A LOT of things happened on our football scene this week to inject confidence that there might be some light at the end of the darkness that followed our Warriors’ poor showing at the 2016 African Nations Championship finals in Rwanda.
Day after day, our back pages were pregnant with refreshing stories that suggest tomorrow might not be as dark as yesterday and our country’s biggest sporting discipline, weighed down by a past dominated by negativity, could be moving in the right direction.
ZIFA’s decision to finally get Warriors’ coach Callisto Pasuwa to sign a two-year contract, after months of disagreements and a public fallout which some fans believe was the cause of the Warriors’ poor showing in Rwanda, was very progressive.
Given all the speculation that followed the Warriors’ early elimination from the 2016 CHAN finals, including reports that Pasuwa would be replaced by a new coach, it was important that the ZIFA leadership come out clearly with their position on the gaffer.
Did they still have confidence in him, were they going to give him another run in charge of the team, was Pasuwa going to be in charge of the Warriors’ 2017 African Cup of Nations qualifiers, which resume next month with back-to-back matches against Swaziland, or someone else was going to take over the hot seat?
Refreshingly, we now have the answer and Pasuwa, who remains very popular among the fans who feel that right now he is the best man to lead the team, has been given a two-year contract which he signed on Monday.
Now our coach can have the sense of security that his job is safe and all that he can do is to concentrate on preparing for the games against Swaziland which, should we take maximum points from the two matches, will place us in a very strong position to qualify for the Nations Cup finals for the first time since 2006.
The coach can start to look at how his players, those who can represent us in the battlefields of the Nations Cup, are doing at their clubs — especially those who are based in foreign countries — and try and see how they can fit into the system that he intends to play against the Swazis.
He can also spend his time looking at his opponents, the matches that they played against Guinea in Morocco and Malawi in Swaziland, to try and see where their weaknesses lie, which are their strengths and how best we can destroy them when we meet in those two decisive matches.
Pasuwa now has peace of mind to concentrate on his job and also arrange his programme, which might need the Warriors to play a game or two, as part of their preparations so that he can try his combinations in a real match situation.
We commend both ZIFA and Pasuwa, including the coach’s management team led by Gibson Mahachi, for putting the interests of the nation ahead of their own interests and finding a way to bury their differences so that they work together for the good of our football.
We also applaud the efforts of ZIFA partner, Wicknell Chivayo, the young Harare businessman who has changed the face of our national association with his fiery commitment to ensure that everything is in order and Pasuwa and his team have the right ammunition needed to confront and defeat our opponents in our bid for a place at the 2017 Nations Cup finals.
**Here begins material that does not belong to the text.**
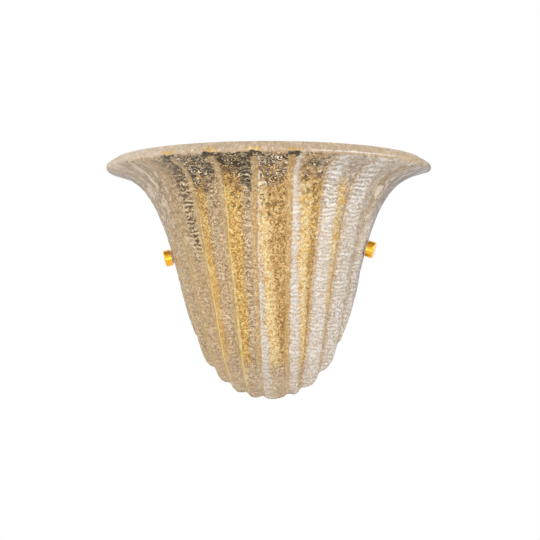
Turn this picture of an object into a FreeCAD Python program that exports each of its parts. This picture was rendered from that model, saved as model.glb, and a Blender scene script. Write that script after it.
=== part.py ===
"""A fluted half-trumpet wall light of thick glass, held by a thumbscrew each side.

Millimetres. X runs to the light's right hand side as seen by someone facing it, -Y out of the
wall and +Z up. The origin is on the wall, on the plate's back face, halfway up the glass.
"""
import FreeCAD, Part
import math
import os
from FreeCAD import Placement, Rotation, Vector

SIZES = {
    # glass: its greatest radius, and the height of each section
    "glass_radius": 164.5,
    "tail_height": -141.0, "toe_height": -128.5, "heel_height": -118.0,
    "ankle_height": -105.0, "calf_height": -87.4, "hip_height": -61.7,
    "waist_height": -30.8, "middle_height": 0.0, "chest_height": 30.8,
    "shoulder_height": 61.7, "neck_height": 77.0, "bell_height": 87.4,
    "flare_height": 94.0, "lip_height": 98.0, "edge_height": 101.5,
    "rim_height": 110.0,
    "glass_wall": 6.0,
    "rim_wall": 5.0,
    "flute_depth": 3.4,
    "groove_width": 6.5,
    "wall_gap": 2.0,
    # thumbscrews and what they clamp
    "left_screw_height": 13.4,
    "right_screw_height": 21.8,
    "glass_hole": 7.0,
    "ground_flat": 18.5,
    "flat_depth": 0.5,
    "knob_diameter": 17.0,
    "knob_thickness": 7.5,
    "knob_rounding": 1.4,
    "screw_diameter": 5.0,
    "screw_in_knob": 5.0,
    "screw_past_nut": 2.4,
    "washer_diameter": 13.5,
    "washer_thickness": 1.0,
    "pad_diameter": 14.0,
    "pad_thickness": 2.0,
    "nut_flats": 8.0,
    "nut_thickness": 4.0,
    "seat_clearance": 0.3,
    "running_clearance": 0.05,
    "free_clearance": 0.3,
    # strap brackets
    "strap_width": 18.0,
    "strap_thickness": 2.0,
    "strap_bend": 2.0,
    "foot_length": 34.0,
    "rivet_diameter": 3.2,
    "rivet_head": 6.0,
    "rivet_head_height": 1.6,
    # wall plate
    "plate_thickness": 1.5,
    "plate_top": 92.0,
    "plate_waist": -31.0,
    "plate_bottom": -103.0,
    "plate_top_width": 168.0,
    "plate_waist_width": 134.0,
    "plate_bottom_width": 92.0,
    "plate_corner": 8.0,
    "wall_hole_spacing": 60.0,
    "wall_hole_height": 62.0,
    "wall_hole_diameter": 5.5,
    "cable_hole_height": 22.0,
    "grommet_outer": 14.0,
    "grommet_bore": 8.0,
    "grommet_flange": 18.0,
    "grommet_flange_thickness": 2.0,
    # lamp shelf
    "shelf_height": -62.0,
    "shelf_end": 14.0,
    "shelf_reach": 41.0,
    "shelf_thickness": 2.0,
    "shelf_corner": 13.0,
    "riser_width": 40.0,
    "riser_height": 20.0,
    "shelf_rivet_spacing": 24.0,
    # lamp holders and lamps
    "lamp_spacing": 56.0,
    "lamp_from_wall": 28.0,
    "holder_diameter": 24.0,
    "holder_base": 14.0,
    "sleeve_outer": 15.4,
    "sleeve_height": 19.0,
    "sleeve_lift": 3.0,
    "tongue_diameter": 6.0,
    "tongue_thickness": 1.0,
    "nipple_diameter": 10.0,
    "nipple_bore": 7.0,
    "nipple_into_holder": 6.0,
    "nipple_below_shelf": 8.0,
    "nipple_nut_flats": 13.0,
    "nipple_nut_thickness": 3.0,
    "cap_diameter": 14.0,
    "cap_length": 23.0,
    "button_diameter": 4.8,
    "button_thickness": 2.0,
    "lamp_length": 78.0,
    "lamp_diameter": 45.0,
    "lamp_neck": 24.0,
    # terminal block, earth point and leads
    "block_width": 26.0,
    "block_depth": 14.0,
    "block_height": 18.0,
    "block_bottom": -38.0,
    "pole_pitch": 8.0,
    "clamp_outer": 5.0,
    "clamp_bore": 3.2,
    "clamp_length": 15.0,
    "clamp_screw": 3.0,
    "clamp_screw_spacing": 8.0,
    "earth_height": 48.0,
    "earth_screw": 4.0,
    "earth_head": 7.5,
    "earth_head_height": 2.6,
    "tag_thickness": 0.8,
    "tag_diameter": 9.0,
    "tag_barrel": 3.4,
    "lead_diameter": 2.2,
    "lead_hole": 2.6,
    "lead_reach": 6.0,
}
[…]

Chivayo has impressed us with his commitment to the national cause, something that we don’t see in many of our successful businessmen, including multi-millionaires who have reaped a fortune from the resources of this country.
He has blazed a trail by unveiling a $1 million sponsorship package for ZIFA and so far he has not only paid the debt owed to Belgian coach Tom Saintfiet, which was threatening our 2022 World Cup campaign even before a ball has been kicked, and also secured a brand new vehicle for Pasuwa, which was handed to the coach on Monday, shaming those who said he would not deliver on his promises. By getting a brand new 4×4 vehicle, it means that our coach doesn’t only feel appreciated by the system that employs him but he is now able to move across the country to see how some of the players, whom he can call for national duty, are doing.
Chivayo has even gone further to also secure a brand new car for Mighty Warriors coach, Shadreck Mlauzi, and we salute him for that gesture.
People like Chivayo need to be supported because they look at the wider interests of this nation and they know that football is very important, in cheering the spirits of our people, and we challenge other businessmen to follow what this young businessman is doing.
Imagine if we had about four or five such businessmen, who are making millions from the country’s resources, pouring back into our football, surely, our national game would be in better health than it is today.
ZIFA president Philip Chiyangwa might have had a number of critics who questioned if he was the right man for the job, the right man to clean our game after the forgettable era when we stumbled from one crisis to another under Cuthbert Dube, culminating in our expulsion from the 2018 World Cup finals, but with each passing week, he is proving them wrong.
Now, even our referees, who for a long time have been ignored by CAF and FIFA when it comes to international assignments, are getting direct appointments and a number of them will be in action across the continent this weekend.
Surely, there is a breath of fresh air in our football right now and long may that continue.